Duchovny, who can be quite funny despite being typically cast as a handsome, serious straight-man (or perhaps that’s his exact comedy niche) is having fun with the material, as is Jones, who delivers a much broader performance. In perhaps Evolution’s signature scene, an insect-like alien burrows into Jones’ flesh. When doctors suggest they may need to amputate the leg, he screams no… until they realize it’s turned around and is headed for his crotch. Then his tune changes pretty quickly. 

The movie is very much an early-’00s comedy, full of jokes and tropes that are just slightly corny and a little familiar. It’s comforting and balanced out by the intrigued sci-fi setup. Reitman was an acclaimed comedy director — and rightfully so — but Evolution is further proof that the man could do genre, even if he put his own spin on it. It’s often said that people with comedy chops tend to be very good at horror (See: Jordan Peele.) It makes sense. Although they’re two seemingly opposite genres, both are about knowing how to control and guide the audience through big emotional responses. With Ghostbusters — and Evolution — Reitman showed that he could engage his viewers with a well-told genre story and make ‘em laugh.

Evolution wasn’t the next, uh, evolution of Reitman’s career, but heck — sharks and crocodiles have barely changed over the past tens of millions of years. When you get something right in Ghostbusters, there’s no shame in doing it again.

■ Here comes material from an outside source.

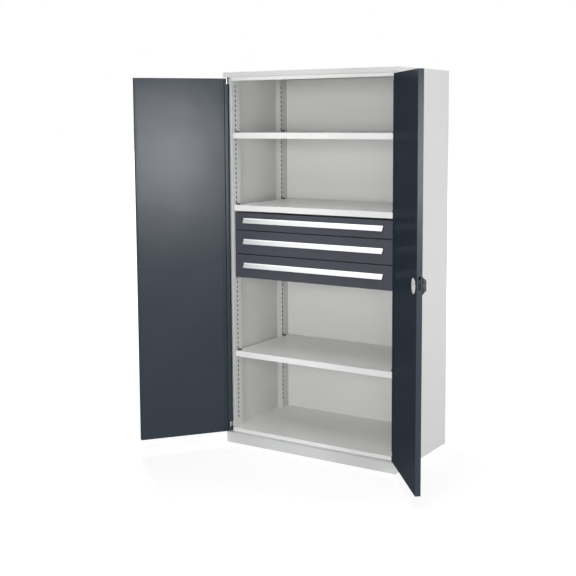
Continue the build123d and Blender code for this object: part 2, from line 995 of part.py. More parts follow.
def slide_piece(side, low, outer, depth_across, tall, opens_inward):
    """Channel of one telescopic slide, between two distances from the middle."""
    inner = outer - depth_across
    web = outer - slide_sheet / 2 if opens_inward else inner + slide_sheet / 2
    with BuildSketch(Plane.XZ.offset(-slide_front)) as channel:
        with Locations((side * web, low + tall / 2)):
            Rectangle(slide_sheet, tall)
        for lip in (low + slide_sheet / 2, low + tall - slide_sheet / 2):
            with Locations((side * (inner + outer) / 2, lip)):
                Rectangle(depth_across, slide_sheet)
    extrude(channel.sketch, amount=-(slide_back - slide_front))


def drawer_front(low, high, name):
    """Front tray: flat face with all four edges turned back."""
    with BuildPart() as tray:
        with BuildSketch(Plane.XZ.offset(-drawer_face)):
            with Locations((0, (low + high) / 2)):
                Rectangle(2 * front_half, high - low)
        extrude(amount=-front_thickness)
        fillet(tray.faces().sort_by(Axis.Y)[0].edges(), radius=sheet + front_inner_bend)
        offset(amount=-sheet, openings=tray.faces().sort_by(Axis.Y)[-1])
    finish(tray, f"drawer_{name}_front")


def drawer_box(low, high, front_low, front_high, name):
    """Open-topped box of welded flat sheets; the first one closes the hollow front."""
    wall_low = low + box_sheet
    middle = (box_front + box_back) / 2
    with BuildPart() as front_sheet:
        with BuildSketch(Plane.XZ.offset(-front_inner)):
            with Locations((0, (front_low + front_high) / 2)):
                Rectangle(2 * front_half, front_high - front_low)
        extrude(amount=-box_sheet)
    with BuildPart() as base:
        with BuildSketch(Plane.XY.offset(low)):
            with Locations((0, middle)):
                Rectangle(2 * box_half, box_back - box_front)
        extrude(amount=box_sheet)
    with BuildPart() as side_walls:
        with BuildSketch(Plane.XY.offset(wall_low)):
            for side in (-1, 1):
                with Locations((side * (box_half - box_sheet / 2), middle)):
                    Rectangle(box_sheet, box_back - box_front)
        extrude(amount=high - wall_low)
    with BuildPart() as rear_wall:
        with BuildSketch(Plane.XY.offset(wall_low)):
            with Locations((0, box_back - box_sheet / 2)):
                Rectangle(2 * (box_half - box_sheet), box_sheet)
        extrude(amount=high - wall_low)
    box = Compound([*front_sheet.solids(), *base.solids(), *side_walls.solids(), *rear_wall.solids()])
    box.label = f"drawer_{name}_box"
    export_step(box, f"parts/{box.label}.step")


def drawer_handle(middle, name):
    """Full-width strip: a flange on the front and a plate slanting out over the fingers."""
    top = middle + handle_rise
    with BuildPart() as strip:
        with BuildSketch(Plane.YZ.offset(-handle_half)):
            add(
                strip_section(
                    [
                        (drawer_face, top + handle_flange),
                        (drawer_face, top),
                        (drawer_face - handle_reach, top - handle_drop),
                    ],
                    Side.RIGHT,
                    handle_sheet,
                )
            )
        extrude(amount=2 * handle_half)
    finish(strip, f"drawer_{name}_handle")


slide_front = front_inner + slide_front_gap
slide_back = box_back
bay_low = block_low_edge
slide_lows = []
for name, bay in drawer_bays.items():
    front_low = bay_low + under_front
    front_high = bay_low + bay - over_front[name]
    drawer_front(front_low, front_high, name)
    drawer_handle((front_low + front_high) / 2, name)
    box_top = bay_low + bay - box_wall_drop
    drawer_box(bay_low + box_floor_rise, box_top, front_low, front_high, name)
    slide_lows.append((name, bay_low + slide_rise))
    bay_low += bay

middle_tall = slide_height - 2 * (slide_sheet + slide_gap)
inner_tall = middle_tall - 2 * (slide_sheet + slide_gap)
cabinet_across = slide_thickness - slide_sheet - slide_gap
middle_outer = slide_room - slide_sheet - slide_gap
inner_outer = middle_outer - slide_sheet - slide_gap
rail_across = inner_outer - box_half

with BuildPart() as cabinet_rails:
    for name, low in slide_lows:
        for side in (-1, 1):
            slide_piece(side, low, slide_room, cabinet_across, slide_height, True)
finish(cabinet_rails, "cabinet_rails")

for name, low in slide_lows:
    middle_low = low + slide_sheet + slide_gap
    inner_low = middle_low + slide_sheet + slide_gap
    with BuildPart() as slide:
        for side in (-1, 1):
            slide_piece(side, middle_low, middle_outer, rail_across, middle_tall, True)
    finish(slide, f"slide_{name}")
    with BuildPart() as rails:
        for side in (-1, 1):
            slide_piece(side, inner_low, inner_outer, rail_across, inner_tall, False)
    finish(rails, f"drawer_{name}_rails")


def carrier(side, name):
    """Side plate between two posts, hooked into their slots, that carries the slides."""
    low = block_low_edge + carrier_edge
    high = block_high_edge - carrier_edge
    start = post_front + carrier_end_gap
    end = back_wall - carrier_end_gap
    flange_start = post_back + carrier_end_gap
    flange_end = rear_post_front - carrier_end_gap
    with BuildPart() as plate:
        with BuildSketch(Plane.YZ.offset(side * slide_room)):
            with Locations(((start + end) / 2, (low + high) / 2)):
                Rectangle(end - start, high - low)
        extrude(amount=side * sheet)
        with BuildSketch(Plane.YZ.offset(side * slot_face)):
            for level in (low + sheet / 2, high - sheet / 2):
                with Locations(((flange_start + flange_end) / 2, level)):
                    Rectangle(flange_end - flange_start, sheet)
        extrude(amount=side * carrier_flange)
        hooked = [
            slot_z(index)
            for index in range(slot_count)
            if low + slot_height < slot_z(index) < high - slot_height
        ]
        with BuildSketch(Plane.YZ.offset(side * slot_face)):
            with Locations(*[(row, z) for row in slot_rows for z in (hooked[0], hooked[-1])]):
                Rectangle(hook_width, hook_height)
        extrude(amount=side * hook_reach)
    finish(plate, name)


carrier(-1, "drawer_carrier_left")
carrier(1, "drawer_carrier_right")
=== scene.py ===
import json
import math

import bmesh
import bpy
from mathutils import Matrix, Vector


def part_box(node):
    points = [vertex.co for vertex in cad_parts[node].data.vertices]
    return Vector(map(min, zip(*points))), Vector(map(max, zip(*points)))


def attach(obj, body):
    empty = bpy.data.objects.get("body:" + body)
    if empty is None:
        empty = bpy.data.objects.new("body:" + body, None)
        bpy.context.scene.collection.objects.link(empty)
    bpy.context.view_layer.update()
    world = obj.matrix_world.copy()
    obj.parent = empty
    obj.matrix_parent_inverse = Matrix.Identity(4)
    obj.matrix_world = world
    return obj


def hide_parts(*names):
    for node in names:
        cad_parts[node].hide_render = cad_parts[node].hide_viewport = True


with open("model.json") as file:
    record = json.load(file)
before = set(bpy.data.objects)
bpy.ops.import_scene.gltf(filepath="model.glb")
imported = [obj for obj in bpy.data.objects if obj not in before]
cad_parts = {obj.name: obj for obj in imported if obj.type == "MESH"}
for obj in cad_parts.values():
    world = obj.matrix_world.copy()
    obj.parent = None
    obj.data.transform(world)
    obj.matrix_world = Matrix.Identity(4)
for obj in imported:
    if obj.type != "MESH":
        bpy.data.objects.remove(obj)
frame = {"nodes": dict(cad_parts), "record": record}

scene = bpy.context.scene
nodes = frame["nodes"]
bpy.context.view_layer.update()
print("frame loaded,", len(nodes), "nodes")


class Wire:  # an output socket that takes part in sums
    def __init__(self, sheet, socket):
        self.sheet = sheet
        self.socket = socket

    def twin(self, name):  # another output of the same node
        return Wire(self.sheet, self.socket.node.outputs[name])

    def math(self, operation, first, second=0.0):
        return self.sheet.add("ShaderNodeMath", {"operation": operation}, {0: first, 1: second})

    def __add__(self, other):
        return self.math("ADD", self, other)

    def __radd__(self, other):
        return self.math("ADD", other, self)

    def __sub__(self, other):
        return self.math("SUBTRACT", self, other)

    def __rsub__(self, other):
        return self.math("SUBTRACT", other, self)

    def __mul__(self, other):
        return self.math("MULTIPLY", self, other)

    def larger(self, other):
        return self.math("MAXIMUM", self, other)


class NodeSheet:  # the node tree of one material or of the world
    def __init__(self, owner):
        owner.use_nodes = True
        self.tree = owner.node_tree
        self.tree.nodes.clear()

    def add(self, kind, settings=None, sockets=None, output=0):
        node = self.tree.nodes.new(kind)
        for name, value in (settings or {}).items():
            if name == "stops":
                self.fillRamp(node.color_ramp, value)
            else:
                setattr(node, name, value)
        for name, value in (sockets or {}).items():
            if isinstance(value, Wire):
                self.tree.links.new(value.socket, node.inputs[name])
            else:
                node.inputs[name].default_value = value
        return Wire(self, node.outputs[output]) if node.outputs else None

    def fillRamp(self, ramp, stops):
        while len(ramp.elements) < len(stops):
            ramp.elements.new(1.0)
        for element, (place, shade) in zip(ramp.elements, stops):
            element.position = place
            element.color = (shade, shade, shade, 1.0)

    def ramp(self, value, stops):
        return self.add("ShaderNodeValToRGB", {"stops": stops}, {"Fac": value})

    def mix(self, share, first, second):  # colours only
        return self.add("ShaderNodeMix", {"data_type": "RGBA"}, {0: share, 6: first, 7: second}, 2)

    def noise(self, spot, scale, detail=2.0, roughness=0.5):
        sockets = {"Vector": spot, "Scale": scale, "Detail": detail, "Roughness": roughness}
        return self.add("ShaderNodeTexNoise", None, sockets)

    def stretched(self, spot, scales):
        return self.add("ShaderNodeMapping", None, {"Vector": spot, "Scale": scales})

    def bump(self, height, strength, distance, normal=None):
        sockets = {"Height": height, "Strength": strength, "Distance": distance}
        if normal:
            sockets["Normal"] = normal
        return self.add("ShaderNodeBump", None, sockets)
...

Evolution premiered to mixed reviews at best, and it didn’t go on to have nearly the legacy of Ghostbusters. (Reitman’s son, Jason, just directed the fourth Ghostbusters movie last year. Evolution only ever got a short-lived, extremely-of-the-era animated series called Alienators: Evolution Continues.) In the years since, though, it has gained a small cult following — and for those missing Reitman or craving some more Ghostbusters-style genre-comedy, Evolution is a comforting, entertaining watch. Have a nice end of the world.